長谷部誠があえてこのタイミングで復帰を決めた理由

  • 了戒美子●文 text by Ryokai Yoshiko
  • photo by Getty Images

 わずか1週間前には試合出場にほど遠い状態。フル出場も想定外。長谷部はとんでもない急ピッチで身体を仕上げてきたということになる。「自分の中では勝負どころだと思った」と言う長谷部は、大きな覚悟を決めてこの試合に臨んでいた。

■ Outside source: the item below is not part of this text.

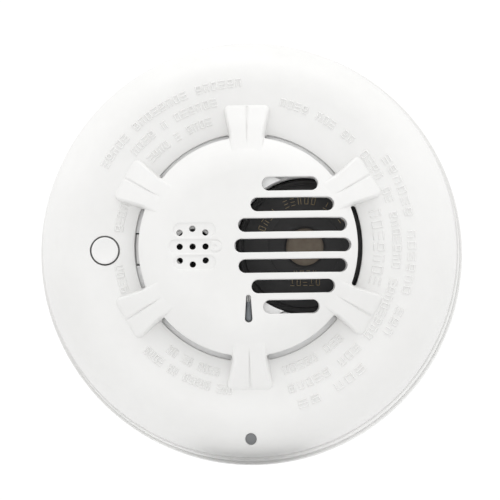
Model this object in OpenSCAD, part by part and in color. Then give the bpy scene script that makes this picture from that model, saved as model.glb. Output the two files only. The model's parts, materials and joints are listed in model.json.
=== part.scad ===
// Wall-mounted carbon monoxide detector: a ring base on the wall and a twist-off head.
// Each module is modelled lying on its back (x right, y up, z toward the room) and is
// stood upright against the wall plane by upright().

/* [Cover] */
// Outer radius of the front cover
cover_r = 69.6; // [69.2:0.1:69.8]
// Height of the crest of the outer ring above the wall
crest_z = 45.5; // [45:0.1:46.5]
// Height of the flat centre of the dome above the wall
dome_z = 53; // [52.5:0.1:54.5]
// Radius of the flat centre of the dome
dome_flat_r = 25.3; // [24:0.1:27]
// Radius of the lip of the dome
dome_lip_r = 36.9; // [36.5:0.1:37.3]
// Fall from the flat of the dome to its lip
dome_fall = 4.3; // [3.6:0.1:5]
// Inner radius of the outer ring, across the sound gap from the dome
ring_in_r = 38.3; // [38.1:0.1:38.8]
// Wall thickness of the cover
cover_t = 2.2; // [1.8:0.1:2.4]
// Radius of the rounded shoulder of the outer ring
shoulder_r = 14; // [13:0.5:14.5]

/* [Slots] */
// Height of each sound slot
slot_h = 4.6; // [4:0.05:5.2]
// Distance between neighbouring sound slots
slot_pitch = 6.9; // [6.5:0.1:7]
// Distance from the centre line to the middle of the sound slots
slot_cx = 15.1; // [14.6:0.1:15.4]
// Diameter of each hole in the gas inlet grille
inlet_d = 2.1; // [1.6:0.1:2.4]

/* [Lugs] */
// Width of a bridging lug at the dome
lug_w_in = 10.1; // [9:0.1:11]
// Width of a bridging lug at its outer end
lug_w_out = 15.3; // [14:0.1:16]
// Radius at the outer end of the lugs
lug_out_r = 47.9; // [47:0.1:48.5]

/* [Button and light] */
// Distance from the centre to the test button
button_x = 48.3; // [48:0.1:48.8]
// Diameter of the test button
button_d = 9; // [8.6:0.1:9]
// Diameter of the hole around the test button
button_hole_d = 10; // [9.9:0.1:10.3]
// Distance from the centre to the status light
light_y = 64.4; // [64:0.1:64.6]
// Diameter of the hole for the status light
light_d = 3.8; // [3.4:0.1:4]

/* [Mounting base] */
// Outer radius of the mounting base
base_r = 71; // [70.8:0.1:72]
// Radius of the open centre of the mounting base
base_open_r = 37.5; // [37.2:0.1:38]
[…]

「(W杯かリーグ戦か)何に重きを置くかではなくて、皆さん(集まった記者たち)はW杯のことを聞きたいだろうと思うが、ここで出来ることをやらないと、自分のためにならない。W杯というのは重要で、僕にとっても大きなもの。でも、ここで戦うことも大事。それをおろそかにすることは、自分は人間として納得できない。いろいろ葛藤はありましたが、結局この結果(シャルケ戦に敗戦、降格決定)になり責任も感じてるいし、何が正解か、何が失敗かいうことは今決めることじゃない。これからの自分次第です」

 いきなりの先発復帰にリスクがともなうことは本人にもわかりきっていた。だがそれでもあえて選択した。長谷部が「勝負をかけなければと」思ったのには理由がある。

「今季はここに助っ人という形で移籍してきたわけで、チームはそれなりの移籍金も払って獲得してくれた。それなのに前半戦は一度も勝てなかったし、後半戦はケガで今日しか出られなかった。そういう意味で責任を感じています」 

 そんなふがいない自分、という意識を払拭するためにも、この日、試合に出場することは必要だったのだ。もちろん、選手としての前向きな判断もあった。

「試合をすることによって戻ってくるものもあると思う。そういう意味では試合をやっていく時期なのかなとは思った」

 感覚や体力を実戦でとりもどす時期だという判断を下したうえで、この日を迎えたのだ。